The lightweight title is on the line in the main event of tonight’s UFC Fight Night event from Orlando, Florida, as Rafael dos Anjos defends against Donald Cerrone. By the looks of things, however, the 155lb strap isn’t the only highly sought after prize up for grabs.
Though there is still the chance that Conor McGregor may opt to remain at featherweight and defend his newly unified title against Frankie Edgar, or perhaps even former champion Jose Aldo, all indications are that the Irishman’s preferred route will take him straight into the title picture of the lightweight division.
That means that whomever has their hand raised at the close of tonight’s show will likely face McGregor next, and in modern MMA, that may be the greatest prize of all.
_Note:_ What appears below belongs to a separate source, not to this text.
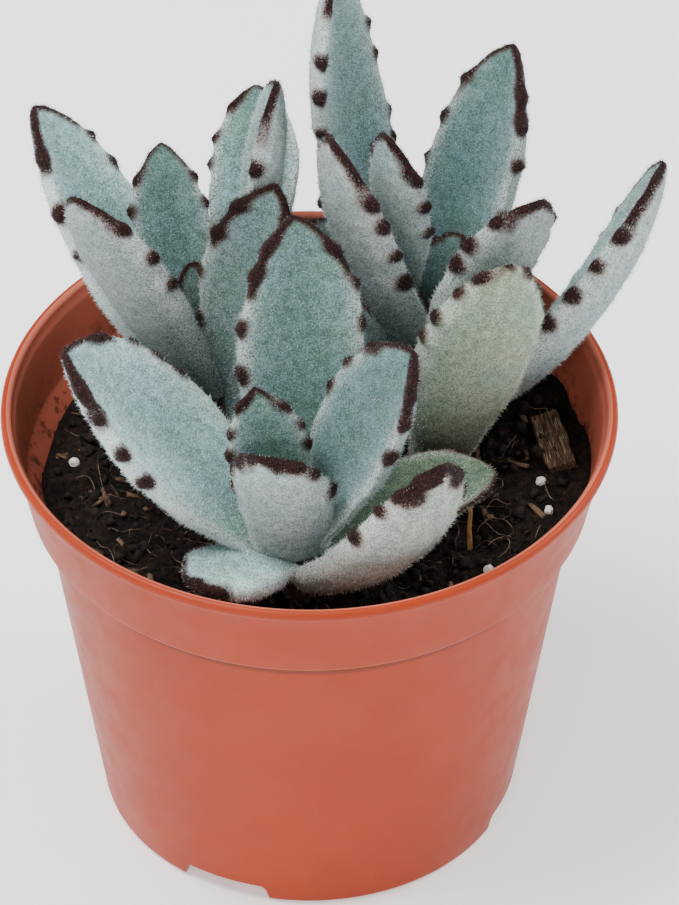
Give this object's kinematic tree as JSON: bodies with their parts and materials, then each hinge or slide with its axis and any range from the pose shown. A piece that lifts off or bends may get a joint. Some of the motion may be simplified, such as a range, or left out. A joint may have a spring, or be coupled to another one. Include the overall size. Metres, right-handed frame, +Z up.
{
  "type": "potted panda plant",
  "caption": "Panda plant: a rosette-forming succulent with thick felted leaves, brown teeth along their margins, standing in soil in a round tapered plastic nursery pot.",
  "frame": {"origin": "middle of the whole plant's footprint, on the surface that the pot stands on", "axes": "+Z up, out of the pot; -Y towards the viewer of the picture, which is the plant's front; +X to the picture's right"},
  "size_m": [0.113, 0.1078, 0.1546],
  "materials": {
    "pot_plastic": "terracotta-coloured moulded plastic, semi-matt",
    "potting_soil": "damp dark peat with fibres, no sheen",
    "stem_felt": "woody stem under short felt",
    "leaf_felt": "living leaf under dense silvery felt, brown on the teeth",
    "perlite": "porous white mineral grain",
    "bark": "weathered bark flake with pale lengthwise fibres",
    "straw": "dry golden stalk"
  },
  "bodies": {
    "root": {"bark_flake": "bark", "leaf_front_1": "leaf_felt", "leaf_front_2": "leaf_felt", "leaf_front_3": "leaf_felt", "leaf_front_4": "leaf_felt", "leaf_front_5": "leaf_felt", "leaf_front_6": "leaf_felt", "leaf_front_7": "leaf_felt", "leaf_front_8": "leaf_felt", "leaf_front_9": "leaf_felt", "leaf_left_1": "leaf_felt", "leaf_left_10": "leaf_felt", "leaf_left_2": "leaf_felt", "leaf_left_3": "leaf_felt", "leaf_left_4": "leaf_felt", "leaf_left_5": "leaf_felt", "leaf_left_6": "leaf_felt", "leaf_left_7": "leaf_felt", "leaf_left_8": "leaf_felt", "leaf_left_9": "leaf_felt", "leaf_right_1": "leaf_felt", "leaf_right_10": "leaf_felt", "leaf_right_11": "leaf_felt", "leaf_right_12": "leaf_felt", "leaf_right_2": "leaf_felt", "leaf_right_3": "leaf_felt", "leaf_right_4": "leaf_felt", "leaf_right_5": "leaf_felt", "leaf_right_6": "leaf_felt", "leaf_right_7": "leaf_felt", "leaf_right_8": "leaf_felt", "leaf_right_9": "leaf_felt", "perlite_1": "perlite", "perlite_2": "perlite", "perlite_3": "perlite", "perlite_4": "perlite", "perlite_5": "perlite", "perlite_6": "perlite", "perlite_7": "perlite", "perlite_8": "perlite", "pot": "pot_plastic", "soil": "potting_soil", "stem_front": "stem_felt", "stem_left": "stem_felt", "stem_right": "stem_felt", "straw": "straw"}
  },
  "joints": []
}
Gold belts are nice and shiny, but the reality is that every fighter, in any combat sport is looking for the opponent against whom they can make the biggest payday.
In boxing there was the so-called ‘Mayweather sweepstakes’, but in the UFC everybody is looking for that infamous “red panty night”.
So we know that both dos Anjos and Cerrone want McGregor, but who does McGregor want? And who should the Dublin native’s legion of fans be hoping to see emerge from this intriguing contest?
Let’s start with the question of which opponent makes for a bigger fight.
Thanks to his antics at the UFC’s Go Big presser a couple of months back, Conor has already laid the groundwork for fights with both these men. His interaction with RDA produced the aforementioned “red panty night” line, while his verbal skirmishes with the “Cowboy” were frequent and very heated.
In the period which followed, both fighters built upon Conor’s foundations by regularly trash-talking the then interim-featherweight champion. However, it was Cerrone who did the best job at creating noise. First he launched a line of t-shirts that seemed to be designed for the sole purpose of getting under McGregor’s skin.
— Cowboy Cerrone (@Cowboycerrone) September 17, 2015
Then he went on The Joe Rogan Experience and slammed Conor – calling him “McNugget”, an “Irish muppet”, and, displaying astounding originality, a “leprechaun”.
Cerrone’s commitment to the continued promotion of his feud with Conor, combined with the fact that he was the only person at the Go Big event to show any signs of being able to keep up with the sharp wit of the brash Dubliner, means that the Colorado native would likely make for a more lucrative fight for all parties involved, as well as a more exciting build-up for the fans.
But how do the two men match up with McGregor stylistically?
In September of this year, I wrote a piece entitled “The 5 Most Dangerous Opponents For Conor McGregor”. Slotted in at number two, just behind the terrifying but injury prone Khabib Nurmagomedov, was dos Anjos.
At the time I cited the Brazilian’s size, strength, sturdiness, durability and overall grappling ability as the main reasons for considering him a real danger to McGregor. I concluded that “dos Anjos would impose his game and will upon Conor to secure a decision win, or perhaps a late submission”.
Not a huge amount has changed since then.
I might rate McGregor’s chances of walking dos Anjos onto a counter a little higher now than I did three months ago, but I would still favour RDA to grind out a result.
Cerrone, however, was not on that list.
Donald’s varied striking game and underrated grappling arsenal, which has seen him secure 15 career victories by way of submission, make him a danger to anyone, including Conor McGregor.
Still, Cerrone is much more likely to engage McGregor in a striking battle, and at this point in time it is hard to pick anybody over McGregor in that kind of fight.
It is also worth noting that Cerrone was hurt several times to the body by Anthony Pettis back in 2013, and eventually put away by a kick to the mid-section. Conor’s love for targeting this area with teeps, roundhouse kicks, and spinning back-kicks would thus be bad news for the 32-year-old veteran.
To make matters worse, Cerrone, despite being two-inches taller than McGregor, would be at a one-inch reach disadvantage. This might also pose a problem for the Jackson-Wink fighter, as he generally likes to fight at range and is used to having an advantage in this department.
All in all, Cerrone seems like a much better style match-up for Conor.
Combining this with the fact that we have already established Cerrone as the fighter that makes the most business sense, and the one more likely to provide entertainment in the build-up, Conor McGregor fans should be hoping that the Budweiser swilling wild man pulls off the win tonight in Orlando.
Being the shrewd businessman and student of the game that he is, I have no doubt that when McGregor sits down to watch this fight tonight, he will be doing the same.